To further explore this philosophy, we have also designed a set of materials to exhibit what, in our minds, is best-of-class representations and actions. Here again are the guidelines with our related materials and activities:

  1. Make a difference
    • Although we want to explore all of the issues involved in our agenda, we also want to want to actually have an effect on our field
    • We want to be a leader in this area and set a positive tone and direction with our colleagues
  2. Educational resources should be low-cost and require little or no infrastructure
    • Schools don't need a laboratory, and don't need a budget---students buy their own robots
    • Hardware: Personal Robot---a small, low-cost, host-computer-driven, wireless device
    • Software: OSI-approved, open source licensed, cross-platform framework
    • Curriculum: collaboratively written, free electronic distribution, and low-cost hardcopy distribution
  3. Educational resources should be open and inviting to collaborators
    • Well-defined interfaces using standard APIs
      • All IPRE-developed software is released under OSI-approved licenses
    • Open to exploring alternative strategies
  4. We are all "educational researchers"
    • We provide survey instruments for use in the classroom
    • We have developed tools for collecting data on detailed student use, and analyzing its effect
  5. All materials should be designed to make the classroom an open, engaging experience promoting the advancement of knowledge, science, and engineering
    • Attraction: we should help bring into the field a larger number of students
    • Retention: we should help keep a larger number of students in the field
    • Gender imbalance: we should help make a gender-balanced field
    • Implicitly cover all of the computing topics necessary for an introduction to computing, but in a language-agnostic manner
      • programming; logic; flow of control, iteration, recursion; variables; functions; objects, data structures
    • Focus on "robots" as a context for motivation, providing an authentic arena to allow a creative exploration of many topics, including:
      • music and sound; dance and movement; art; image processing; artificial intelligence; artificial life; perception; human-computer interface; interface design; speech and text

Many of these are independent of the use of a robot in the classroom. This fact acknowledges that the issues are broad and will encompass many topics. The introduction of a robot, in and of itself, could have little effect---it should not be seen as the proverbial "silver bullet." However, we believe that the physical artifact of the robot in combination with a healthy reexamination of computing education can and will make a difference. In fact, the history of educational robotics goes back many decades, and we gratefully acknowledge those shoulders on which we stand (see our http://biblio.roboteducation.org for example).
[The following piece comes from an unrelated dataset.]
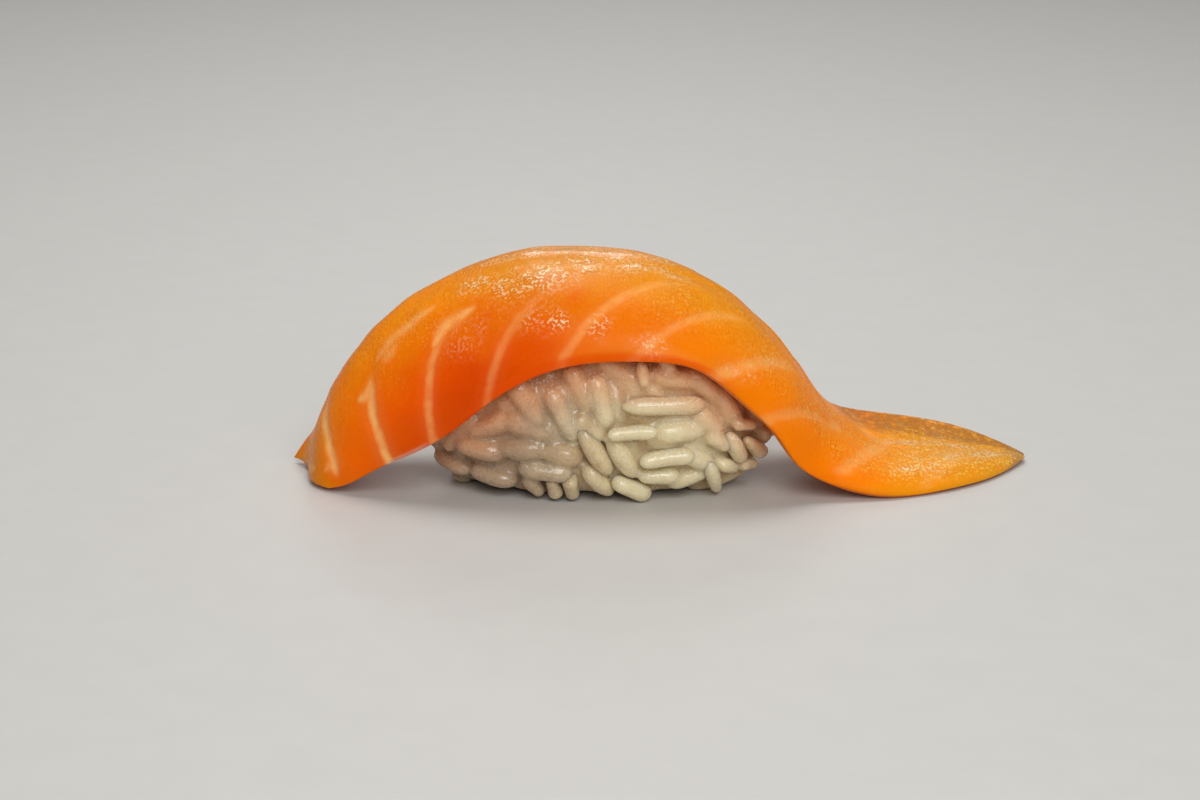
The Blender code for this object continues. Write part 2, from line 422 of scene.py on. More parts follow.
@dataclass(frozen=True)
class SalmonFinish:
    """Raw salmon: translucent orange flesh, pale lines of fat, fine wet grain, painted shade deeper
    down the sides, and painted golden sparkles and glints as highlights.

    The piece gives two attributes: place, as the share of the length, the across value and how
    far under it is, and fat, as the count of fat lines passed, the spacing in line widths and the
    paleness of the nearest line.
    """

    upper: Stops = (
        (0.00, "E88A0A"), (0.045, "EA8606"), (0.12, "F78202"), (0.24, "F28A06"), (0.38, "DC880E"),
        (0.52, "E68E08"), (0.66, "FA8A00"), (0.76, "F88A02"), (0.85, "EC9812"), (0.95, "E6981C"),
        (1.00, "C08C48"),
    )
    # Towards each edge: deeper, darker red-orange, partly the flesh's own colour and partly painted
    # shade on the sides that turn down from the light.
    lower: Stops = (
        (0.00, "E08A06"), (0.04, "EE6E02"), (0.12, "F66800"), (0.19, "F25800"), (0.27, "E64A00"),
        (0.34, "E85400"), (0.44, "EC7202"), (0.52, "F07E02"), (0.64, "FC8000"), (0.76, "F67C02"),
        (0.86, "EE900E"), (0.95, "E8981C"), (1.00, "C08C48"),
    )
    fat: Tint = Tint("FFBC70")
    mottle: Tint = Tint("FFA42C")
    pit: Tint = Tint("D85200")
    # Painted highlight: golden sparkle beads.
    sparkle_bead: Tint = Tint("FFCA64")
    # Painted shade: a darker, deeper red low on the near side at the left.
    low_left_shade: Tint = Tint("C44000")
    toe: Tint = Tint("DE7E06", 0.85)
    under: Tint = Tint("E26A14", 0.7)
    rim: Tint = Tint("96602E", 0.70)
    edge: Tint = Tint("D2A08C", 0.5)
    lip: Tint = Tint("EA4E00", 0.65)
    # Painted highlight: the colour of the glints.
    glint: Tint = Tint("FFE4B0", 0.90)
    halo_share: float = 0.12
    groove_share: float = -0.3
    bump_depth: float = 0.10

    def flesh(self, desk: NodeDesk, spot: Any, along: Any, across: Any, phase: Any) -> Any:
        """The flesh's colour: two ramps along the slice, the lower, deeper one towards each edge,
        partly the flesh's own colour and partly painted shade where the sides turn down from the
        light, with more painted shade low on the near side at the left.
        """
        drift = desk.noise(spot, 4.0, 3.0)
        shifted = desk.push(desk.sum("ADD", along, -0.04), drift, 0.08)
        near = desk.push(across, drift, 0.30)
        far = desk.push(desk.times(across, -1.0), drift, 0.30)
        # How far down the sides a point lies, which brings in the lower ramp's partly painted shade.
        height = desk.sum("MINIMUM", desk.ease(near, -0.72, -0.05), desk.ease(far, -0.85, -0.30))
        mixed = desk.blend(height, desk.ramp(shifted, self.lower), desk.ramp(shifted, self.upper))
        # Painted shade: darker, deeper red low on the near side, towards the left of the slice.
        low = desk.ease(across, -0.72, -0.99)
        left = desk.ease(along, 0.40, 0.24)
        shade_darkened = desk.lay(mixed, self.low_left_shade, low, left, desk.ease(along, 0.06, 0.16, 0.0, 0.45))
        facet = desk.ease(phase, 1.0, 0.75)
        return desk.lay(shade_darkened, self.toe, facet, desk.ease(across, 0.25, -0.05))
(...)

Our goals for our software are in fact largely conflicting: we want to create a cross-platform, freely-available, open, language-agnostic, dynamic, interactive, industry acknowledged, easy to use environment. We want it to be usable by K-12, college, and beyond. Furthermore, it should be fast enough in order to do real, authentic computing tasks. This has been a largely unreachable goal---until now. Due to the cooperation of a large number of people and companies, the pieces are now in place to accomplish these goals.

  • ECMA 334 and ECMA 335, also known as C# and the Common Language Infrastructure (CLI), implemented as Microsoft's .NET and Novell's Mono
  • Languages for .NET/Mono, including:
    • Dynamic Language Runtime (DLR)
    • Python, Ruby, Basic, JavaScript, Java, Scheme, Lisp, and many others (by Microsoft, Google, Novell, Sun, and many others)
  • Gnome's Gtk (Graphics Tool Kit) with C# wrappers
  • Libraries for these languages
  • Low-level libraries, such as SDL (many contributors)

All of these projects are OSI-approved open source, freely-available projects. Together they allow us to construct a system to meet all of our objectives. This allows us to create in a single, portable framework in an environment where all of our effort can be reused. For more details on IPRE-developed software, see our IPRE Software Licenses page.

For example, we are developing a simple editor/shell for writing and dynamically/interactively evaluating expressions. This will allow use to create a set of core functionality that can then be utilized in Python, Ruby, Java, Scheme, Lisp, or any of the supported languages---on any operating system. In addition, these languages can also share data structures. This would allow you to write some pieces in one language, and other parts in another. Writing in one of the core languages (C# for example) even allows the code to run very quickly. So, you can utilize this system on MacOS X with Java, Linux with Ruby, or Microsoft Vista with Scheme---or any combination.

This ability is a new development in the software world, and even newer for academics. We have not been able to construct such a system so easily before. But now it is possible, and we hope to exploit this technology for our pedagogical purposes.

This system can be utilized in ways that have nothing to do with robots. For example, we are porting Mark Guzdial's Media Computation interface to this system. This will allow you to do image processing, for example, in Python, but also any of the other supported languages, and on any platform. We hope that this infrastructure can be reused in many ways in education.

One final comment on software: Some may be suspicious of this venture into new territory. After all, Microsoft Research (MSR) has provided all of the seed money for the IPRE---so far. It is true that we will provide a pathway for our code to work with Microsoft's Robotics Developer Studio, this is not a requirement for users---our code can utilize it if you have it and are running Windows. MSR has been an equal partner in our progress so far, and truly is interested in helping to make a difference in bringing more people into computing.



All of our curricular materials have been written in collaboration on a wiki---this very wiki, in fact. We have reference manuals, help pages, trouble shooting guides, and a textbook. We promise to always have these materials available freely for download, and hardcopies available for purchase through low-cost commercial printers (such as http://lulu.com).

More importantly, these materials are also available for anyone to adapt for any purpose. If you would like to translate the text into another human language, another computer language, or for another robot, you are freely able to do so. We want to make a difference---that's the bottom line.